Short problem -
Locate every line below that contains the word "data" and copy it.
>> START
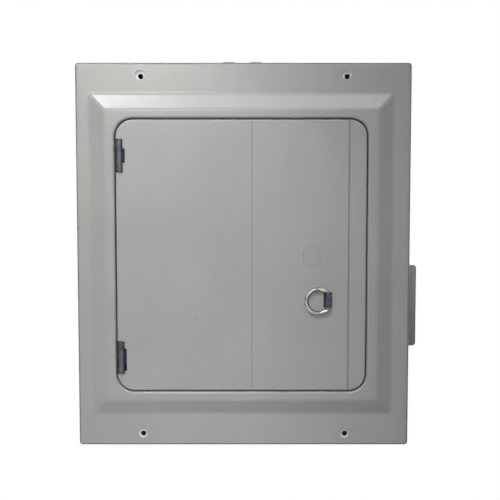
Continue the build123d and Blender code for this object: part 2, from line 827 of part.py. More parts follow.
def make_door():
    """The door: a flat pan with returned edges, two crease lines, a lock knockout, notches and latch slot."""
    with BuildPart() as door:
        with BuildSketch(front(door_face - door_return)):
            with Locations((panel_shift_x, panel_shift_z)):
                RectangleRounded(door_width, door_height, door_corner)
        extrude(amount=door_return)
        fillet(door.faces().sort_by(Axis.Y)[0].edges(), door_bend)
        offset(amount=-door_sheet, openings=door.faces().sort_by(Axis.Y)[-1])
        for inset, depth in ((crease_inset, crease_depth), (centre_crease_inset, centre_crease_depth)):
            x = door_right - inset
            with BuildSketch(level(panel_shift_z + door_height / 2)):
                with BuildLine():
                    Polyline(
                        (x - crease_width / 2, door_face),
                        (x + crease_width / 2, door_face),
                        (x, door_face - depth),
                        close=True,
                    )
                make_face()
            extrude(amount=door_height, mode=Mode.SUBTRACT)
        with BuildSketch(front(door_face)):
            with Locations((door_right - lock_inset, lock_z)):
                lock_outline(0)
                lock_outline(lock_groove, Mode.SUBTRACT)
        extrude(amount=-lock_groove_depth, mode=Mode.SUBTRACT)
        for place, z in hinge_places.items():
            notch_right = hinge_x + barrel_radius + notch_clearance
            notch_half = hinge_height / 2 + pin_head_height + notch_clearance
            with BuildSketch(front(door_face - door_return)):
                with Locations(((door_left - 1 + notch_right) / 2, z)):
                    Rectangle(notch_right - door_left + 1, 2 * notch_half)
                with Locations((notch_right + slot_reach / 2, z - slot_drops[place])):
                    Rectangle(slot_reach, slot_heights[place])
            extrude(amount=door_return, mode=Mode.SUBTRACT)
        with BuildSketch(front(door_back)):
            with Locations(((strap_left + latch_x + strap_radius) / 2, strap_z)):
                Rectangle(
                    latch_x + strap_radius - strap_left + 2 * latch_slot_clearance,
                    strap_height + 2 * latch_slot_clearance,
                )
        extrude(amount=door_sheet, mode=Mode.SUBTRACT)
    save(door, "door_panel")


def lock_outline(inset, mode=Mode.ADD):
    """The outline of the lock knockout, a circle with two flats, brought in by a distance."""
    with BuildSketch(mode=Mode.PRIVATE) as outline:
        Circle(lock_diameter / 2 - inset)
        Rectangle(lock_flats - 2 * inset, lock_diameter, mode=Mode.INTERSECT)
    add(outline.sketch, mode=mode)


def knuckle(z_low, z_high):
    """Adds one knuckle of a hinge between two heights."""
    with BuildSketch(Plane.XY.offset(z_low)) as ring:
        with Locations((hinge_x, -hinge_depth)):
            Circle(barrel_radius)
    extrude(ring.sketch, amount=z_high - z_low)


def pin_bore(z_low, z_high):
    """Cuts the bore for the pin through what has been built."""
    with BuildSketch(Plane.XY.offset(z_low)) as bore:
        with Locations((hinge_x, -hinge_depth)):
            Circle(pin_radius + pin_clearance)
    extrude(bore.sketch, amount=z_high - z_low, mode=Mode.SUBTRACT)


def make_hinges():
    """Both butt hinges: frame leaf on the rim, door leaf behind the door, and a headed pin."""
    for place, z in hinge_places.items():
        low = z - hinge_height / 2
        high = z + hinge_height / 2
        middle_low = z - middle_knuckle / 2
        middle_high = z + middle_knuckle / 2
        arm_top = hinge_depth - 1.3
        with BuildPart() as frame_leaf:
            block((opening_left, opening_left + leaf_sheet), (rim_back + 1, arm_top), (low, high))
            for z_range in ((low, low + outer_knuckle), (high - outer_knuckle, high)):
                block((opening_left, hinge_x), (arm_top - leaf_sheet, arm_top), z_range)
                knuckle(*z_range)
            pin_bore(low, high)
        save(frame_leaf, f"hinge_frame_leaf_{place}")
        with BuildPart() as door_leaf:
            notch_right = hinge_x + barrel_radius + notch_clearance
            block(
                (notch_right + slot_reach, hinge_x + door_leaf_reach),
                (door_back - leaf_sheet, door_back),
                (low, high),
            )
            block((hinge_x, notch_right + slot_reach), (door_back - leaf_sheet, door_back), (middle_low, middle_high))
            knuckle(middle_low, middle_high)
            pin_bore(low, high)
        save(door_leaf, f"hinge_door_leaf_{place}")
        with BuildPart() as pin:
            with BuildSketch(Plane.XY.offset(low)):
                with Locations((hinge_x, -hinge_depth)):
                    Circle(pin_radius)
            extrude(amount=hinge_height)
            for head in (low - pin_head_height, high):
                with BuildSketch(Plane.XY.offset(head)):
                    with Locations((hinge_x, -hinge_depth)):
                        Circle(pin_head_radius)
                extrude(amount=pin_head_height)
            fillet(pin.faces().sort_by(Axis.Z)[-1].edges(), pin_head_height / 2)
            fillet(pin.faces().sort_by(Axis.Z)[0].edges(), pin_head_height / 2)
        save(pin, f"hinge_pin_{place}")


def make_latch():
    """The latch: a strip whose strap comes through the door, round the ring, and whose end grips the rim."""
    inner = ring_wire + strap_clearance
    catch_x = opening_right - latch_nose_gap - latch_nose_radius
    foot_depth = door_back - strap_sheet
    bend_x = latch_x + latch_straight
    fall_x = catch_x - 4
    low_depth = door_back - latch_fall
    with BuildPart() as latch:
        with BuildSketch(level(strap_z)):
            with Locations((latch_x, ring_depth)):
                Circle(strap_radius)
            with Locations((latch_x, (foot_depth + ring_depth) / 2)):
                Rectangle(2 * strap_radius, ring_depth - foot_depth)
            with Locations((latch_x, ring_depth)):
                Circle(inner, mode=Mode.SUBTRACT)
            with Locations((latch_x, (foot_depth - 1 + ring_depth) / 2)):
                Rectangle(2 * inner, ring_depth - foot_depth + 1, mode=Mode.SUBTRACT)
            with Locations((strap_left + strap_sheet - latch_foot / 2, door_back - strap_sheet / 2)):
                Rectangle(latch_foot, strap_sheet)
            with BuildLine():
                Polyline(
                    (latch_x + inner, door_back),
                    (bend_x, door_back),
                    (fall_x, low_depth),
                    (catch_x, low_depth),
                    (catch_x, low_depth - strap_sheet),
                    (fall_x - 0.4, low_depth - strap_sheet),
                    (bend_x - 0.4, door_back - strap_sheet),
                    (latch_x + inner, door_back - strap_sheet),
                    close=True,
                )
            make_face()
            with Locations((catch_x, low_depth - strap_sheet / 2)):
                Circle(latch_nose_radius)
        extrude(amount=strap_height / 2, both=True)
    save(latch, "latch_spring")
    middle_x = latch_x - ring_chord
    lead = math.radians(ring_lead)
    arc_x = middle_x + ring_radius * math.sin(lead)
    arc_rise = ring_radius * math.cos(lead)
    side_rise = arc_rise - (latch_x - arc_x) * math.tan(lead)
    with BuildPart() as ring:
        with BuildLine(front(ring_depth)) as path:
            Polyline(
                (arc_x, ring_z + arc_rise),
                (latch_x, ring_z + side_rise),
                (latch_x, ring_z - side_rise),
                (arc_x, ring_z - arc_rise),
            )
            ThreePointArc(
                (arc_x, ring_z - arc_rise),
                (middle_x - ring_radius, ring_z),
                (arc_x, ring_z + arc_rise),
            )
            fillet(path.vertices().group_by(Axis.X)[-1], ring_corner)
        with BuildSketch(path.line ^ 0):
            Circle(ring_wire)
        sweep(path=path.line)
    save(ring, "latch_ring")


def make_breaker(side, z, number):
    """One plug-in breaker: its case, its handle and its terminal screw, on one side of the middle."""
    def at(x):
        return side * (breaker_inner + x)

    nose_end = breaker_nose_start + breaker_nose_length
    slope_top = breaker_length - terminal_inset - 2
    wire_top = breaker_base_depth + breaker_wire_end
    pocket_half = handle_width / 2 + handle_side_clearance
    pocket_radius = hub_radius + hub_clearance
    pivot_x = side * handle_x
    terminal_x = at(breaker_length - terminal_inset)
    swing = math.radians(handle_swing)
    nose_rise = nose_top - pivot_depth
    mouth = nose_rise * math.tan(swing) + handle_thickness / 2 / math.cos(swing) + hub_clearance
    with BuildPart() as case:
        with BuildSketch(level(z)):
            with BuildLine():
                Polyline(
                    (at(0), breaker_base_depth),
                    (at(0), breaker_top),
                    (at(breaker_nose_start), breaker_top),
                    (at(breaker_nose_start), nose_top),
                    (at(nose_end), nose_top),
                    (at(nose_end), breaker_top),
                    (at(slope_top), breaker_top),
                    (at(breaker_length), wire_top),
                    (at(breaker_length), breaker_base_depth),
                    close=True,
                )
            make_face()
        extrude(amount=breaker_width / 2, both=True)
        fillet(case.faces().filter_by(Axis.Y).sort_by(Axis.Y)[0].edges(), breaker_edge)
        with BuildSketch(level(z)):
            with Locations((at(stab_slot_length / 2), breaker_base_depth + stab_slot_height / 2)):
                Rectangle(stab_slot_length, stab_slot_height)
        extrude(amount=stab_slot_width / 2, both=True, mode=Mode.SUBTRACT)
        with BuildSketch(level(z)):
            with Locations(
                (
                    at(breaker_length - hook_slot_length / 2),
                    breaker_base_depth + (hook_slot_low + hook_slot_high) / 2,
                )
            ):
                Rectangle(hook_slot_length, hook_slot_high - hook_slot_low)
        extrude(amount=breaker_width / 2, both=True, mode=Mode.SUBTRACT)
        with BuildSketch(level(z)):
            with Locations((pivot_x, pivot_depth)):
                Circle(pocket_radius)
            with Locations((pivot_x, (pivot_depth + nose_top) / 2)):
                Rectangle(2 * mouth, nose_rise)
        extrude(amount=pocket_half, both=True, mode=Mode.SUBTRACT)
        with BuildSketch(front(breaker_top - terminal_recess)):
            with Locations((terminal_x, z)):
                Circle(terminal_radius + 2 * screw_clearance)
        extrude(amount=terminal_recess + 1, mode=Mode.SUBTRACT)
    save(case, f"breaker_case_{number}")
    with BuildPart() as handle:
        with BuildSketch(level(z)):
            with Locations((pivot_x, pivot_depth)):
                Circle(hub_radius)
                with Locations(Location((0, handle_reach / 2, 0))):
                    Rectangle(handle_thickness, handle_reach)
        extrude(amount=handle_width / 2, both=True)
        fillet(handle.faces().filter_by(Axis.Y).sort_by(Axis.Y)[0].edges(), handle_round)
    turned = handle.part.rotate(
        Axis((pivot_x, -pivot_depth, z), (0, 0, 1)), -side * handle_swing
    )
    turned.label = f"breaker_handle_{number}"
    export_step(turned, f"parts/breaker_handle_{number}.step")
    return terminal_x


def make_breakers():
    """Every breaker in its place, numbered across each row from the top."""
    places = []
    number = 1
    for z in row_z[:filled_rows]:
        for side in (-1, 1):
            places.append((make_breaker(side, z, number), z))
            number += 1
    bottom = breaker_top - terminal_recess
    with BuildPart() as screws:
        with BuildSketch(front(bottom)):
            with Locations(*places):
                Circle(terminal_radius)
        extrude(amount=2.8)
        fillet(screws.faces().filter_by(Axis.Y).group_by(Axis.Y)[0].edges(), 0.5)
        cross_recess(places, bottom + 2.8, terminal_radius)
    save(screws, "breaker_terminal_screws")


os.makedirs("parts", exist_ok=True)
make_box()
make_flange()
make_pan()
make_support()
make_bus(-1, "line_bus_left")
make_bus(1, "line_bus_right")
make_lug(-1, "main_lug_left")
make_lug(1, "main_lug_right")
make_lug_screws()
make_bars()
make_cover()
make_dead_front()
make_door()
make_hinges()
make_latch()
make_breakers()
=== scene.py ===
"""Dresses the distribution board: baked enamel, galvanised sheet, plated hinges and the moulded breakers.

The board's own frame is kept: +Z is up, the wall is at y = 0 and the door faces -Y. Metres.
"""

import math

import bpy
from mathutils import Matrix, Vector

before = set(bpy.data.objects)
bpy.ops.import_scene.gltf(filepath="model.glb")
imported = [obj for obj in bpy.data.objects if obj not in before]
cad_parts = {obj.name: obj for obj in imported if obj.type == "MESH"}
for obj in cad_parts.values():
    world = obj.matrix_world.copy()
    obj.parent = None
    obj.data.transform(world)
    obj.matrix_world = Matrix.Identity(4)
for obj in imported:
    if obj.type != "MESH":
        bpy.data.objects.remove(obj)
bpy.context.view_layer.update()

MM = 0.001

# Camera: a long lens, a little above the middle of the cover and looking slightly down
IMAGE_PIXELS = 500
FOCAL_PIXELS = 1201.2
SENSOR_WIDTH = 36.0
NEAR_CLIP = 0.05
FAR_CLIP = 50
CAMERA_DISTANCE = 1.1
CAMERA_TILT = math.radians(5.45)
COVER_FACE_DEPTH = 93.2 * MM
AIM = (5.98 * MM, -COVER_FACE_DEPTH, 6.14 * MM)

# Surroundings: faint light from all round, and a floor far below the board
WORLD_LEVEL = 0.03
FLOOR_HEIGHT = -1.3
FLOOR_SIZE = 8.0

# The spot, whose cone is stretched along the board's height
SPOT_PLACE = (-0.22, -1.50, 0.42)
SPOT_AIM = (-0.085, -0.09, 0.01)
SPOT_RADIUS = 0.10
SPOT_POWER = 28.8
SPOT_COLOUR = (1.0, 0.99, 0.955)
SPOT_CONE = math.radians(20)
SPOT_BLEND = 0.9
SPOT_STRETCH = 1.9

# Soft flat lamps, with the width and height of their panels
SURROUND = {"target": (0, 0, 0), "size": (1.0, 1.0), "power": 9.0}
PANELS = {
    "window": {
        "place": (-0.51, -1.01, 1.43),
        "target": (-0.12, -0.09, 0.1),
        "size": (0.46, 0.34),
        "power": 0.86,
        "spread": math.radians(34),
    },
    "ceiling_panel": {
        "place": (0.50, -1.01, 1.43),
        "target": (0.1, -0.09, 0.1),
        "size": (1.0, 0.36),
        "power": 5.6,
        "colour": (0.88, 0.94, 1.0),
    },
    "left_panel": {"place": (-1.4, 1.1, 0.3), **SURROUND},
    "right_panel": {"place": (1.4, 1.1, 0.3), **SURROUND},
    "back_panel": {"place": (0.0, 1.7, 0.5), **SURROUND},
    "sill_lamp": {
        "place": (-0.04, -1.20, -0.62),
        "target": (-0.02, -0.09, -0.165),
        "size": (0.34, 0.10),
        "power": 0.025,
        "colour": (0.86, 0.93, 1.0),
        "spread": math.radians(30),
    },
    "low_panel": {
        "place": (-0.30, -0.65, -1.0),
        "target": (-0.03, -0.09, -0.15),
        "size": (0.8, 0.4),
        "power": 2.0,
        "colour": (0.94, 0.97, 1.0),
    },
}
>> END
Result of this exercise -
before = set(bpy.data.objects)
imported = [obj for obj in bpy.data.objects if obj not in before]
    obj.data.transform(world)
        bpy.data.objects.remove(obj)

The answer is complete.